If you walk through Savannah, Georgia you will find a park on almost every block. And in every park you will find a statue. But you will not find a statue dedicated to a committee. Anywhere.
Let’s look at why: why do we honor the individual over the group?
In society we honor and memorialize individual contribution over group contribution. Yet today in corporate America, there is an almost obsessive emphasis on teams. Teams rarely achieve breakthrough results. Instead, they sink to the level of the weakest performer and keep digging. The fault lies not with the team or its members, but with those who took a group of individuals, charged them with improbable goals, staffed them with uninspired leadership and expected them to function as a team.
Contrast an ineffective team to an organized, well-oiled, and disciplined team, one in which the whole is greater than the sum of its parts. Such groups allow members to achieve results far beyond their individual abilities. The irony is that when the needs of the group take priority, the needs of the individual actually are enhanced.
When synergy takes place, teams outperform individuals. This synergy develops as team members work together fusing their personal energies and talents to deliver tangible performance results.
Synergy doesn’t just “take place”. Synergy has to be grown, nurtured, and exercised. One way to do that is through teambuilding events. High performance teams do not result from spontaneous combustion. They are grown, nurtured and exercised. It takes a lot of hard work and skill to blend the different personalities, abilities, and agendas into a cohesive unit willing to work for a common goal.

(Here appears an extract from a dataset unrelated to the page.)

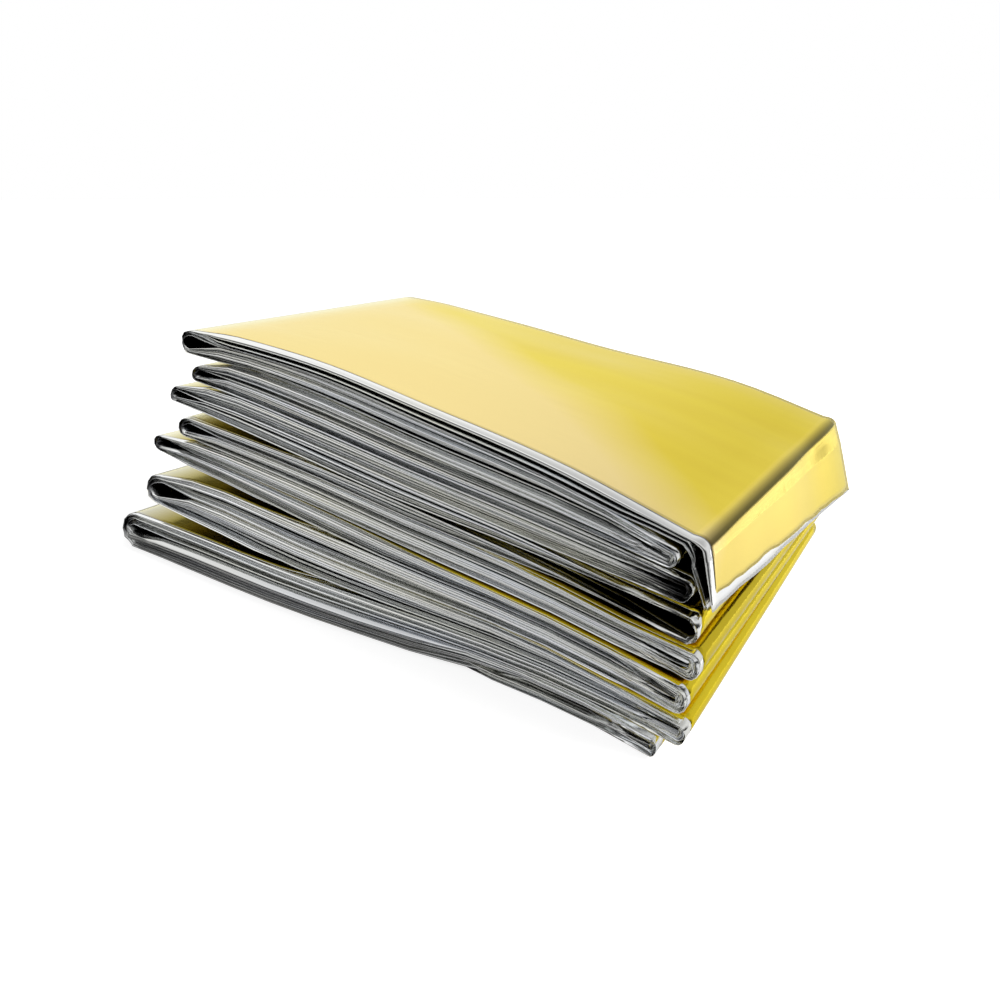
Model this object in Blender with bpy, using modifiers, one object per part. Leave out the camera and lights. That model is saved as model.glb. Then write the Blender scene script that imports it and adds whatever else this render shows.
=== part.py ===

The Ohio State Football team has a “retreat” each year prior to the start of the season to begin to build a cohesive unit. Players have the opportunity to learn new challenges: together and for the first time. Last year the team was taken to the rural family farm of one of the team members. Imagine 250 pound athletes, city raised, with the common goal of milking a cow.
Have you ever thought about what makes up a team in your organization? Is it a group of people showing up at the same time, in the same location, wearing the same logo?
Or is it a collection of people, with different educations, different life experiences, different ages, who show up with the common desire to solve problems and move their company forward?
There are a number of benefits for teamwork, among them are:
- Distributing the workload
- Reinforcing individual capabilities
- Creating participation and involvement
- Making better decisions
- Developing ownership to a concept or strategy
- Generating a diversity of ideas
Connecting to the marketplace, however, is not one of the team benefits.
Which is why society and corporate America value teams differently. Society values the connection with an individual while corporate America values the results a well-oiled team can provide.
The Discovery Team was a team grown, nurtured, and exercised. Historic six-time Tour de France Champion Lance Armstrong was the face of the team. Can you name the other team members? You know that Michael Jordan won six NBA Championships. Can you name the members of any of his teams?
Beverly Sills understood the value of the individual as the identifiable face to a cause or project. When she managed the New York City Opera and served as Chairwoman of the Lincoln Center she knew her value: to call any executive in the country and get through the gatekeeper. Executives did not answer the phone for a committee; they answered the phone for “Bubbles”.
A well-run team tends to be more productive and creative than any single member. Perhaps that is why there are no statues dedicated to a committee. Behind every great team, like an NBA team, is a strong and visionary leader. Like a Phil Jackson. A leader whose job is not to control, but to teach, encourage, and organize when necessary.
Even at the Kentucky Horse Park, statues are erected to the Man O Wars and Citations of the horseracing world. It takes a village to get one horse in a race. Yet, there are no statues to the jockey, the grooms, the trainers, or the owners.
The same might be said about the statues erected to honor military victories. Could any military feat have been accomplished without a team? Could an individual have taken Iwo Jima? Of course not. It required a team and so do some of your challenges. Your teams need to be up to speed; they need to be grown, nurtured, and exercised. A teambuilding event is a way to exercise your teams.
Perhaps the statue commemorating the flag raising at Iwo Jima comes as close to honoring a team as any statue in history. You might be tempted to say, that’s a “committee” not an individual.
Actually, five Marines and a Navy corpsman are memorialized in that statue. If we look back at our definition of team, a collection of people, with different educations, different life experiences, different ages, who show up with the common desire to solve problems and move their company forward, we can say this statue is commemorated to a team.
Perhaps there is one statue dedicated to a committee, after-all.